• _Short problem_:
From the first line of the data below, copy each line up to the one containing "self.build_camera()", and include that line too.

[Start]

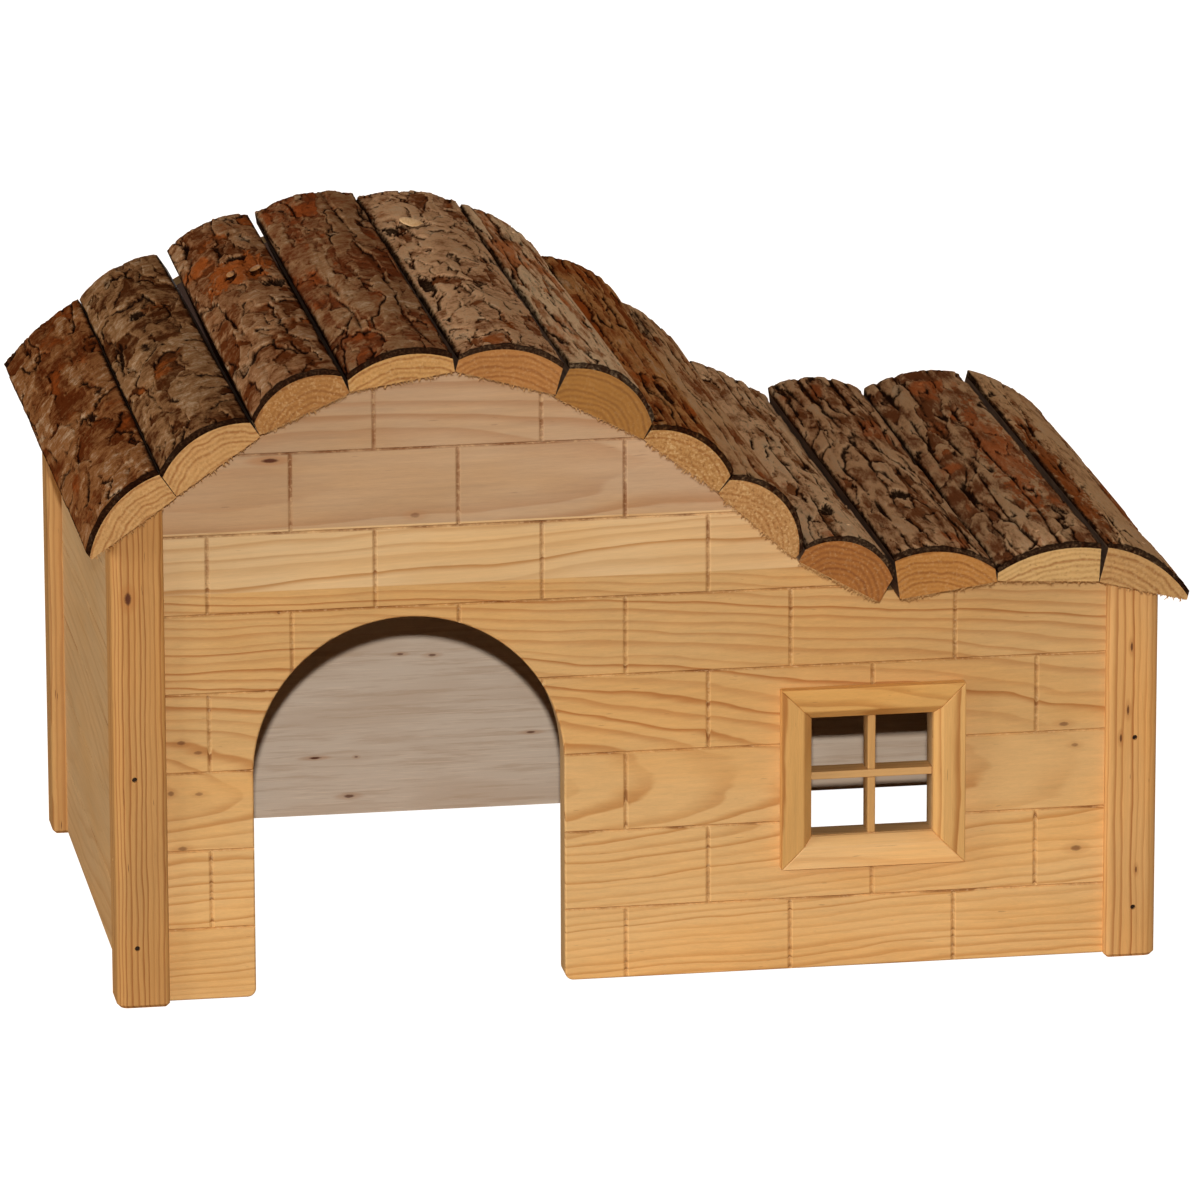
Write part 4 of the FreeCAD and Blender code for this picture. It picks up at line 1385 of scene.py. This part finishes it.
@dataclass
class Studio:
    """Pale floor, soft light and the camera."""

    eye: Triple = (-0.344309, -2.165140, 0.682990)
    turns: Triple = (-9.14639, 15.61949, -0.17335)  # degrees: heading, downwards, roll
    lens: float = 292.32
    key_rise: float = 0.078                 # metres from the lens up to the key light
    light_colour: Triple = (0.917, 0.958, 1.0)
    aim: Triple = (0.0, 0.0, 0.07)          # what every light faces
    glow: float = 1.05                      # white to the camera, and a little over
    floor_colour: Colour = (0.44, 0.29, 0.17, 1.0)      # what the floor throws back at the house
    floor_half: float = 6.0                 # metres
    surround: Colour = (1.0, 0.62, 0.36, 1.0)
    surround_strength: float = 0.10
    sensor: float = 36.0                    # mm
    clip: Pair = (0.1, 50.0)                # metres

    def build(self) -> None:
        """Builds the stage."""
        self.build_floor()
        self.build_lights()
        self.build_camera()

    def build_floor(self) -> None:
        """A wide pale floor at the house's feet."""
        mesh = bmesh.new()
        bmesh.ops.create_grid(mesh, x_segments=1, y_segments=1, size=self.floor_half)
        data = bpy.data.meshes.new("floor")
        mesh.to_mesh(data)
        mesh.free()
        floor = bpy.data.objects.new("floor", data)
        bpy.context.scene.collection.objects.link(floor)
        material, graph, _ = new_material("pale_floor")
        shader = graph.add("ShaderNodeBsdfPrincipled", {
            "Base Color": self.floor_colour, "Roughness": 0.9, "Specular IOR Level": 0.0,
        })
        glow = graph.add("ShaderNodeEmission", {"Color": (1, 1, 1, 1), "Strength": self.glow})
        bright = graph.add("ShaderNodeAddShader", {0: shader.outputs[0], 1: glow.outputs[0]})
        seen = graph.add("ShaderNodeLightPath").outputs["Is Camera Ray"]
        both = graph.add("ShaderNodeMixShader", {0: seen, 1: shader.outputs[0], 2: bright.outputs[0]})
        graph.add("ShaderNodeOutputMaterial", {"Surface": both.outputs[0]})
        data.materials.append(material)

    def build_lights(self) -> None:
        """A pale surround, a key light just over the camera, and soft fills from the sides and the rear."""
        world = bpy.data.worlds.new("studio")
        bpy.context.scene.world = world
        world.use_nodes = True
        world.node_tree.nodes.clear()
        graph = Graph(world.node_tree)
        seen = graph.add("ShaderNodeBackground", {"Color": (1, 1, 1, 1), "Strength": self.glow})
        lit = graph.add("ShaderNodeBackground", {"Color": self.surround, "Strength": self.surround_strength})
        ray = graph.add("ShaderNodeLightPath").outputs["Is Camera Ray"]
        both = graph.add("ShaderNodeMixShader", {0: ray, 1: lit.outputs[0], 2: seen.outputs[0]})
        graph.add("ShaderNodeOutputWorld", {"Surface": both.outputs[0]})
        over_lens = Vector(self.eye) + Vector((0, 0, self.key_rise))
        self.add_light("key", over_lens, 0.02, 32.4)
        self.add_light("left_fill", (-2.0, -0.6, 0.5), 0.9, 22.4)
        self.add_light("rear_fill", (0.6, 2.4, 0.7), 1.4, 9.8)
        self.add_light("rear_low", (0.2, 2.3, 0.12), 0.2, 16.0)     # level, so off the roof
        self.add_light("right_fill", (2.2, -0.2, 0.7), 1.2, 6.5)
        bpy.context.scene.view_settings.view_transform = "Standard"

    def add_light(self, name: str, place: Sequence[float], size: float, power: float) -> None:
        """Adds a square area light.

        Args:
            name: The light's name.
            place: Where it is.
            size: Its side in metres.
            power: Its power in watts.
        """
        data = bpy.data.lights.new(name, "AREA")
        data.size, data.energy, data.color = size, power, self.light_colour
        light = bpy.data.objects.new(name, data)
        turn = (Vector(self.aim) - Vector(place)).to_track_quat("-Z", "Y").to_matrix().to_4x4()
        light.matrix_world = Matrix.Translation(place) @ turn
        bpy.context.scene.collection.objects.link(light)

    def build_camera(self) -> None:
        """The camera, left of the house and a little above it."""
        data = bpy.data.cameras.new("camera")
        data.sensor_width, data.lens = self.sensor, self.lens
        data.clip_start, data.clip_end = self.clip
        camera = bpy.data.objects.new("camera", data)
        heading, down, roll = (math.radians(turn) for turn in self.turns)
        camera.matrix_world = (
            Matrix.Translation(self.eye) @ Matrix.Rotation(heading, 4, "Z")
            @ Matrix.Rotation(math.pi / 2 - down, 4, "X") @ Matrix.Rotation(roll, 4, "Z")
        )
        bpy.context.scene.collection.objects.link(camera)
        bpy.context.scene.camera = camera


def slab_choices() -> tuple[RoofSlab, ...]:
    """The twelve slabs from left to right, each with its own wood and bark.

    Returns:
        The slabs.
    """
    patch, bare, crevice, hollow = Mark

    def marks(*rows: tuple) -> tuple[BarkMark, ...]:
        return tuple(BarkMark(*row) for row in rows)

    ridged = {"plates": Flakes((3.6, 60.0), 0.34, 0.24), "layers": Layers((3.0, 40.0), 3.0),
              "cracks": (5.0, 50.0), "swirl": 0.5, "drawn": 0.2, "follow": 0.8}
    torn = {"plates": Flakes((4.8, 30.0), 0.34, 0.28), "layers": Layers((4.4, 28.0), 3.2),
            "cracks": (5.0, 40.0), "swirl": 0.7, "drawn": 0.26, "follow": 0.9}
    return (
        RoofSlab(1, {"specks": 0.5},
                 {"plate": (150, 98, 56), "body": (96, 44, 16), "fresh": (146, 70, 26)},
                 {"grey": 0.38, "bare": 0.36, "marks": marks(
                     (patch, 0.62, 0.22, 3.8, 24.0), (patch, 0.25, 0.60, 2.6, 14.0),
                     (patch, 0.60, 0.66, 3.0, 14.0),
                     (crevice, 0.66, 0.41, 1.4, 5.0))}),
        RoofSlab(2, {"specks": 0.4}, {"plate": (154, 110, 70), "body": (82, 42, 18)},
                 {"plates": Flakes((5.0, 14.0), 0.40, 0.36), "grey": 0.48, "bare": 0.1, "marks": marks(
                     (patch, 0.62, 0.20, 4.4, 18.0), (patch, 0.25, 0.72, 2.6, 14.0),
                     (crevice, 0.16, 0.58, 0.8, 12.0, -6),
                     (crevice, 0.5, 0.70, 2.2, 5.0))}),
        RoofSlab(3, {"specks": 0.5, "pale": (170, 116, 58), "deep": (134, 78, 30)},
                 {"plate": (166, 118, 78), "body": (104, 52, 22), "fresh": (172, 88, 36)},
                 {"plates": Flakes((4.6, 13.0), 0.40, 0.36), "layers": Layers((6.0, 18.0), 3.8),
                  "grey": 0.50, "bare": 0.12, "marks": marks(
                      (bare, 0.60, 0.67, 9.5, 15.0), (crevice, 0.62, 0.74, 3.0, 3.0),
                      (hollow, 0.50, 0.655, 1.6, 4.5), (hollow, 0.76, 0.645, 2.2, 4.5),
                      (crevice, 0.88, 0.55, 3.8, 5.0, 12, 0.85))},
                 ((0.50, 0.665, 1.0, 1.5, 6.0), (0.76, 0.655, 1.5, 1.4, 4.0)),
                 chip_wood=((150, 98, 50), (196, 142, 90)), splinters=0.8),
        RoofSlab(4, {"specks": 0.5, "pale": (200, 148, 84)},
                 {"plate": (164, 118, 78), "body": (118, 60, 30), "fresh": (160, 78, 34)},
                 {"plates": Flakes((5.0, 24.0), 0.42, 0.38), "layers": Layers((5.5, 24.0), 3.6),
                  "cracks": (6.5, 34.0), "follow": 0.7, "grey": 0.34, "bare": 0.5, "marks": marks(
                      (patch, 0.34, 0.62, 2.6, 26.0), (patch, 0.45, 0.32, 2.8, 22.0))}),
        RoofSlab(5, {"specks": 0.25, "pale": (180, 120, 60), "deep": (144, 84, 34)},
                 {"plate": (216, 166, 120), "body": (128, 72, 38)},
                 {"plates": Flakes((3.8, 13.0), 0.40, 0.32), "layers": Layers((5.0, 18.0), 3.8),
                  "cracks": (4.2, 13.0), "grey": 0.66, "bare": 0.1, "marks": marks(
                      (crevice, 0.10, 0.750, 2.4, 5.6, 0, 0.9),
                      (hollow, 0.34, 0.775, 4.2, 6.0),
                      (crevice, 0.10, 0.40, 1.8, 12.0),
                      (patch, 0.62, 0.62, 2.4, 10.0))},
                 ((0.34, 0.79, 3.2, 1.7, 24.0),)),
        RoofSlab(6, {"specks": 0.12, "pale": (166, 112, 48), "deep": (132, 82, 32)},
                 {"drawn": 0.16, "plate": (246, 206, 158), "body": (178, 114, 70), "fresh": (206, 122, 68)},
                 {**ridged, "grey": 0.50, "bare": 0.3}),
        RoofSlab(7, {"specks": 0.9, "pale": (186, 134, 74)},
                 {"drawn": 0.16, "plate": (202, 140, 82), "body": (140, 70, 30), "fresh": (178, 90, 36)},
                 {**ridged, "grey": 0.44, "bare": 0.42}, splinters=0.9),
        RoofSlab(8, {"specks": 0.9, "pale": (190, 138, 80)},
                 {"drawn": 0.16, "plate": (216, 166, 116), "body": (144, 82, 44), "fresh": (180, 98, 48)},
                 {**ridged, "grey": 0.52, "bare": 0.32}, splinters=1.0),
        RoofSlab(9, {"specks": 0.3, "pale": (168, 104, 44), "deep": (128, 70, 26)},
                 {"drawn": 0.25, "plate": (230, 184, 136), "body": (142, 88, 50), "fresh": (180, 100, 52)},
                 {**torn, "grey": 0.62, "bare": 0.15, "marks": marks((crevice, 0.42, 0.17, 1.4, 6.0, -8))},
                 splinters=1.0),
        RoofSlab(10, {"specks": 0.3, "pale": (190, 128, 60), "deep": (150, 88, 32)},
                 {"drawn": 0.2, "plate": (212, 164, 118), "body": (128, 76, 42), "fresh": (172, 92, 46)},
                 {**torn, "grey": 0.48, "bare": 0.25, "marks": marks((crevice, 0.45, 0.30, 3.4, 5.0))},
                 splinters=0.6),
        RoofSlab(11, {"specks": 0.5, "pale": (216, 172, 108)},
                 {"drawn": 0.2, "plate": (210, 164, 118), "body": (126, 74, 42), "fresh": (190, 104, 54)},
                 {**torn, "grey": 0.44, "bare": 0.25, "marks": marks((bare, 0.76, 0.5, 5.0, 60.0, -2, 0.8))},
                 splinters=0.6),
        RoofSlab(12, {"specks": 0.5, "pale": (200, 152, 92), "deep": (150, 94, 44), "ring": 1.5},
                 {"drawn": 0.16, "plate": (220, 172, 122), "body": (136, 80, 44)},
                 {**torn, "grey": 0.60, "bare": 0.25, "marks": marks(
                     (patch, 0.50, 0.5, 4.4, 75.0), (bare, 0.12, 0.4, 2.6, 50.0),
                     (bare, 0.9, 0.4, 2.4, 60.0))}),
    )


def main() -> None:
    """Builds the house's finishes and the stage, in order."""
    logging.basicConfig(level=logging.INFO, format="%(name)s: %(message)s")
    noise.seed_set(NOISE_SEED)
    effects = Effects()
    for part in (Walls(effects), Window(effects), Brads(), BarkRoof(effects, slab_choices()), Studio()):
        log.info("building %s", type(part).__name__)
        part.build()


if __name__ == "__main__":
    main()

[End]

• _Exercise answer_:
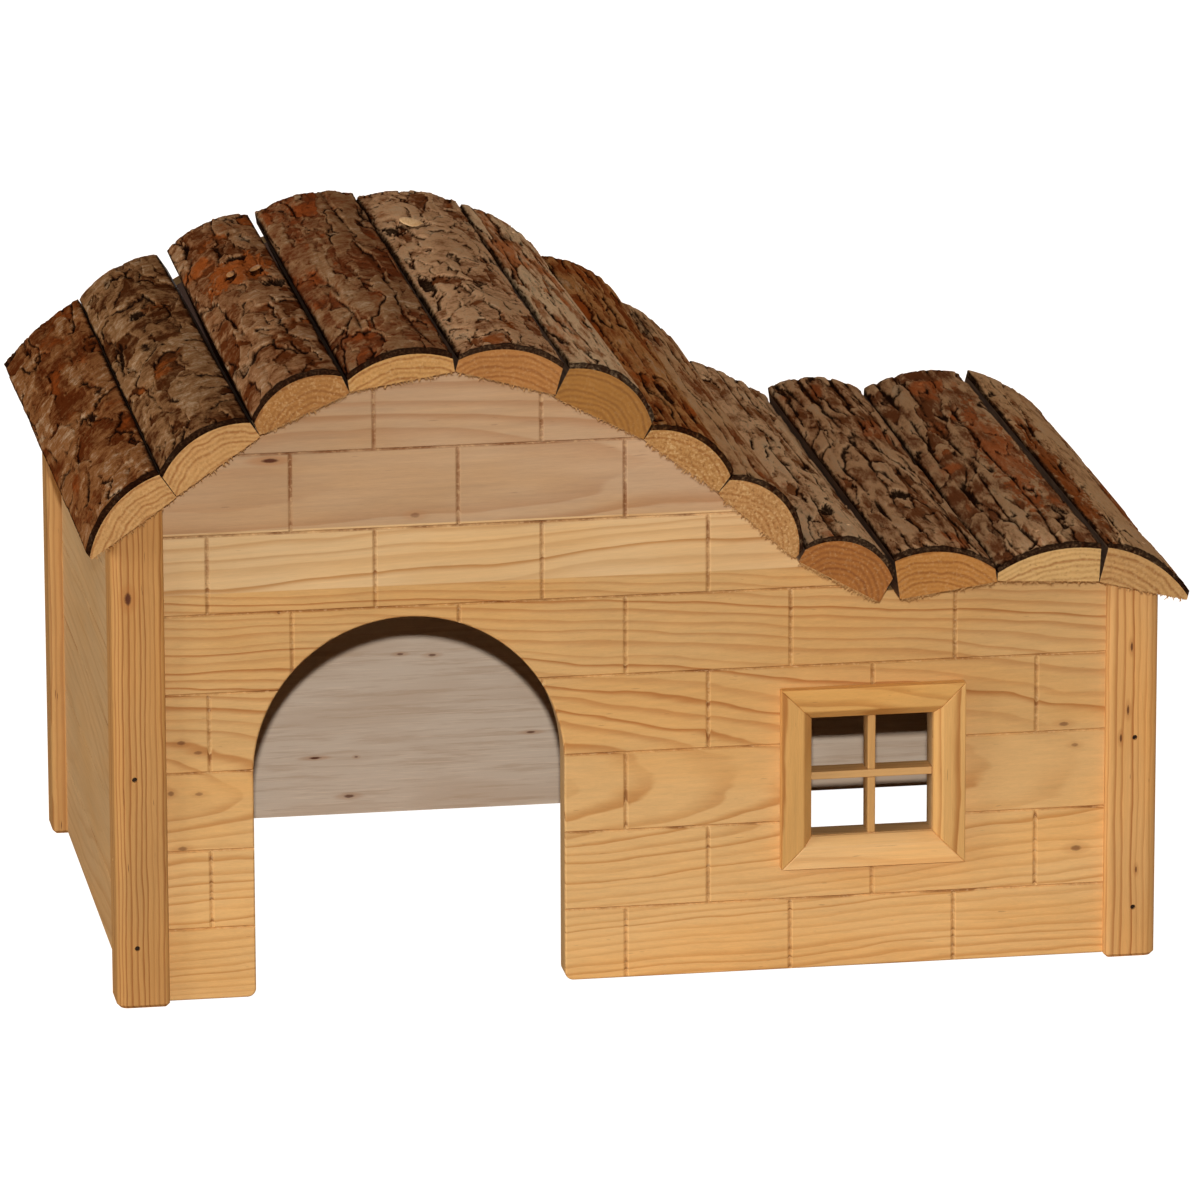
Write part 4 of the FreeCAD and Blender code for this picture. It picks up at line 1385 of scene.py. This part finishes it.
@dataclass
class Studio:
    """Pale floor, soft light and the camera."""

    eye: Triple = (-0.344309, -2.165140, 0.682990)
    turns: Triple = (-9.14639, 15.61949, -0.17335)  # degrees: heading, downwards, roll
    lens: float = 292.32
    key_rise: float = 0.078                 # metres from the lens up to the key light
    light_colour: Triple = (0.917, 0.958, 1.0)
    aim: Triple = (0.0, 0.0, 0.07)          # what every light faces
    glow: float = 1.05                      # white to the camera, and a little over
    floor_colour: Colour = (0.44, 0.29, 0.17, 1.0)      # what the floor throws back at the house
    floor_half: float = 6.0                 # metres
    surround: Colour = (1.0, 0.62, 0.36, 1.0)
    surround_strength: float = 0.10
    sensor: float = 36.0                    # mm
    clip: Pair = (0.1, 50.0)                # metres

    def build(self) -> None:
        """Builds the stage."""
        self.build_floor()
        self.build_lights()
        self.build_camera()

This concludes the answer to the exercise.